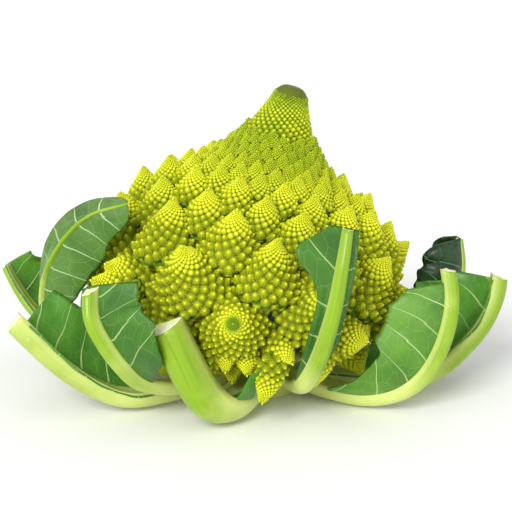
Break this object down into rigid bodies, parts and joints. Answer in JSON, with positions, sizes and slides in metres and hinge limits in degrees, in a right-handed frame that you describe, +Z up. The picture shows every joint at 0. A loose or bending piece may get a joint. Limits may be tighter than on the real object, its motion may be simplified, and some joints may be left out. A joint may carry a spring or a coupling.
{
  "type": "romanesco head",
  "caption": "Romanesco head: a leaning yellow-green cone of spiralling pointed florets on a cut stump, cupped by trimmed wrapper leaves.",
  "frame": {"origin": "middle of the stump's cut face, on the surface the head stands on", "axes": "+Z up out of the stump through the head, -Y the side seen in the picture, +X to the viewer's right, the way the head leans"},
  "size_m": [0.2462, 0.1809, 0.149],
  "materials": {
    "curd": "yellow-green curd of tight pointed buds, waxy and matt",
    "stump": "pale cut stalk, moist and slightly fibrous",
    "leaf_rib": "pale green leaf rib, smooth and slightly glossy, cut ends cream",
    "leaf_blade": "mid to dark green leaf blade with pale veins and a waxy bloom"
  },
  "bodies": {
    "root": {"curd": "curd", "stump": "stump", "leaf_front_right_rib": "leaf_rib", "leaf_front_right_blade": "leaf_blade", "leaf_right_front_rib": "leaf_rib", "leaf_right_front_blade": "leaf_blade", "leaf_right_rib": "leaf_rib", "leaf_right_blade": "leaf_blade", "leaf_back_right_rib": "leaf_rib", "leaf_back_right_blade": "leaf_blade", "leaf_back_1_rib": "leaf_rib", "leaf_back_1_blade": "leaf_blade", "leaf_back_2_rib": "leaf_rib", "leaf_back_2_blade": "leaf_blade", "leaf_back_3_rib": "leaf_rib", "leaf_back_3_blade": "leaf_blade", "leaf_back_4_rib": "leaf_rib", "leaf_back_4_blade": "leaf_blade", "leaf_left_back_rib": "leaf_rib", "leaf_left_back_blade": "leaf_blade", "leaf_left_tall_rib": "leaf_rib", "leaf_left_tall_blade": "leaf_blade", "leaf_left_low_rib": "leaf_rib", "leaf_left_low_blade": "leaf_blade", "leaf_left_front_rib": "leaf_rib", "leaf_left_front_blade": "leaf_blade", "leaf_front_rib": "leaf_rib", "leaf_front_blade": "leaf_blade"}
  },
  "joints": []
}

## TASK TO CARRY OUT
Return each line that includes "picture".

## TASK OUTPUT
Break this object down into rigid bodies, parts and joints. Answer in JSON, with positions, sizes and slides in metres and hinge limits in degrees, in a right-handed frame that you describe, +Z up. The picture shows every joint at 0. A loose or bending piece may get a joint. Limits may be tighter than on the real object, its motion may be simplified, and some joints may be left out. A joint may carry a spring or a coupling.
  "frame": {"origin": "middle of the stump's cut face, on the surface the head stands on", "axes": "+Z up out of the stump through the head, -Y the side seen in the picture, +X to the viewer's right, the way the head leans"},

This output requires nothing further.